Sanho Tree, director of the Drug Policy Project at the Institute for Policy Studies in Washington, said that the logic of the international war on drugs is fundamentally backward and misguided and that this has created troublesome and undesirable results.

Tree said policy makers respond to the trade of illegal drugs by merely escalating law enforcement as opposed to considering the root of the problem - the staggering demand for drugs on an international level. This creates a Darwinian "survival of the fittest" dynamic that leads to authorities catching "only those stupid enough to get caught," he said.

"We have forced this economy to evolve at a lightning pace," Tree said.

However, Aung Din, policy director and co-founder of the U.S. Campaign for Burma, said that in Burma (also known as Myanmar) the problem is principally one of supply and not demand, asserting that eradication of the sources of opium was the only solution.

Andreas cited another absurd and unintended fruit of the drug war. Because marijuana is bulkier and easier to detect by dogs than cocaine or heroine, domestic production of cannabis has skyrocketed, and on an international level, there has been a diversification to other less detectable, more dangerous drugs.

Andreas and Tree agreed that calling the attempt to eradicate drugs a "war" was problematic, because unlike most wars, this one has no foreseeable end, they said.

"For decades we've been waging a war against an enemy that is literally incapable of surrender," Tree said. The "enemy" is incapable of surrender both because drug growers and dealers often have no viable alternate livelihood and because they are not a united group that is able to make a collective decision, he said.

Equally troublesome as the use of the term "war" is the common assertion that Colombia is the home of narcoterrorism, Tree said.

Though Andreas said that "the politics of the war on drugs and the war on terror overlap tremendously," Tree said that narcoterrorism "is a terminology that doesn't help us understand either phenomenon."

Ricardo Luna, a visiting professor in Latin American studies, moderated the discussion. Luna formerly served as Peru's ambassador, first to the United Nations and then to the United States.

Audience members generally seemed pleased with the quality of the discussion, although Tania Albin '08 said that "the way that they explained the problem but didn't say any solutions to it" bothered her.

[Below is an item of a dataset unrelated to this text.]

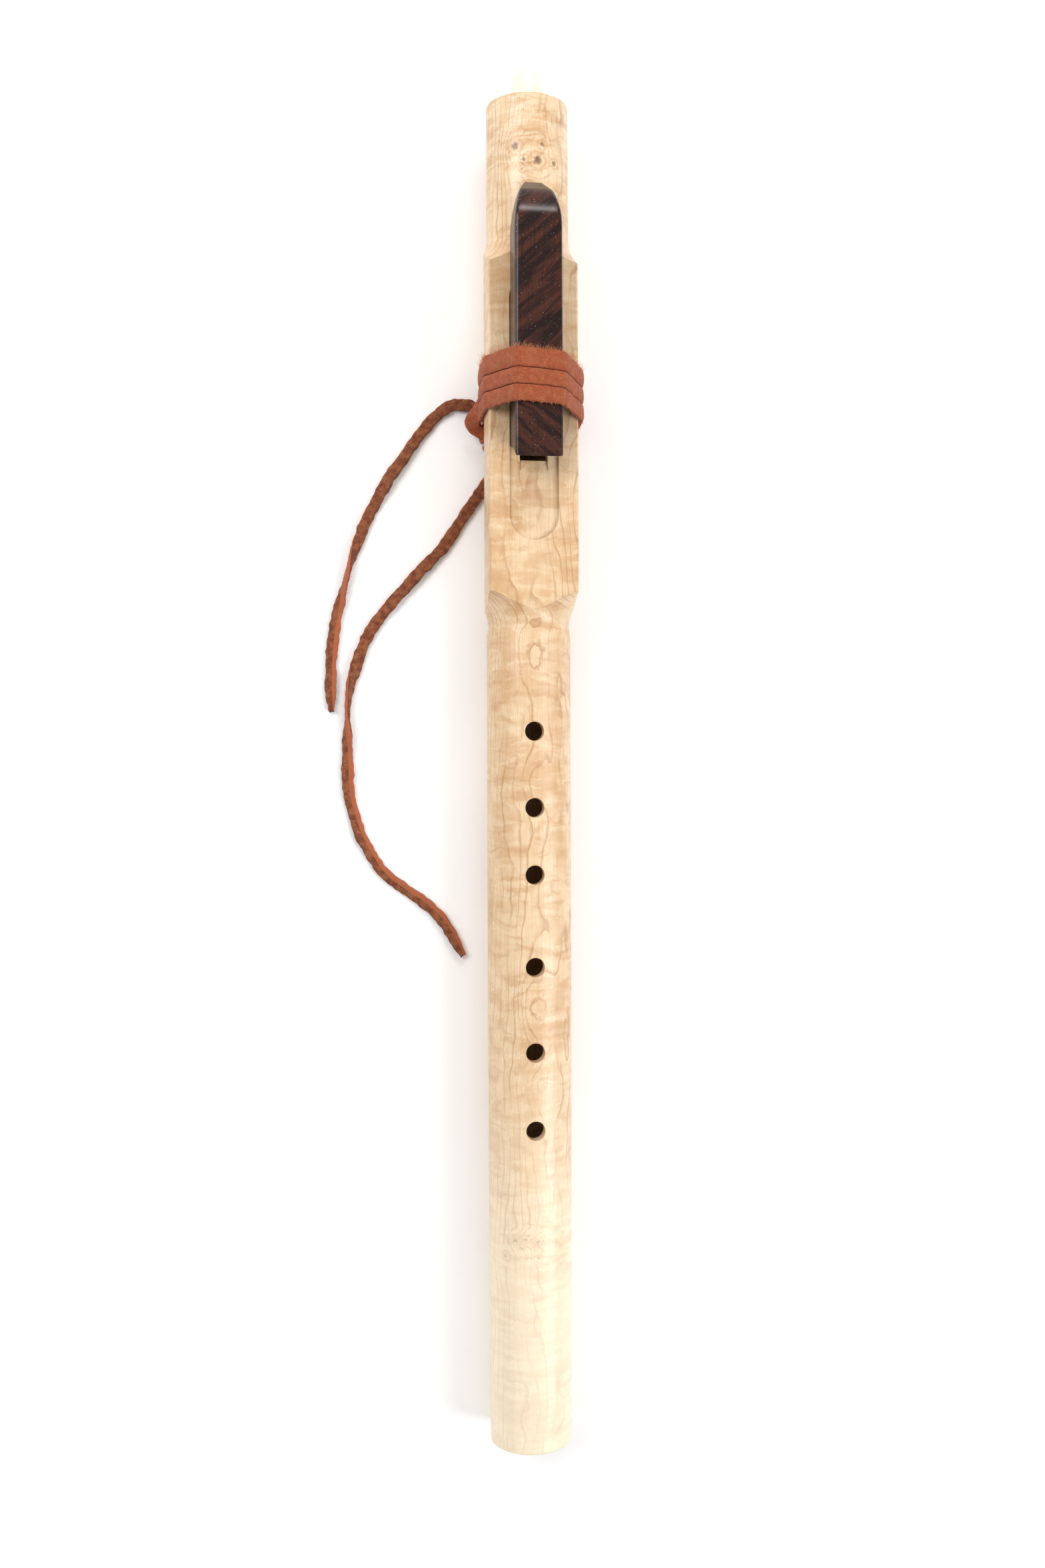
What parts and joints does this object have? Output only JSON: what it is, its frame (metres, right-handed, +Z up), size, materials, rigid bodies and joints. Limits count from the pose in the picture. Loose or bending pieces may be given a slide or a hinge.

When another audience member asked the panelists what type of crops could replace illegal substances to ensure that farmers continue to make a living, Andreas held up a case of Colombian coca tea, which is a mild, legal stimulant that could be produced in place of cocaine.

"I really liked the question about alternative crops. There's never going to be a change unless there is a change in livelihood," said Dan MacCombie '08, treasurer of Students for Sensible Drug Policy, which co-sponsored the event with Amnesty International, Latin American Students Organiza-tion, Oxfam at Brown and Unicef at Brown.

Though participants debated the root of the problem, all agreed the current state of the war on drugs is unsatisfactory. "What was really interesting was the hypocrisy of the drug war, which is an unwinnable war," said Alex Schrobenhauser '08.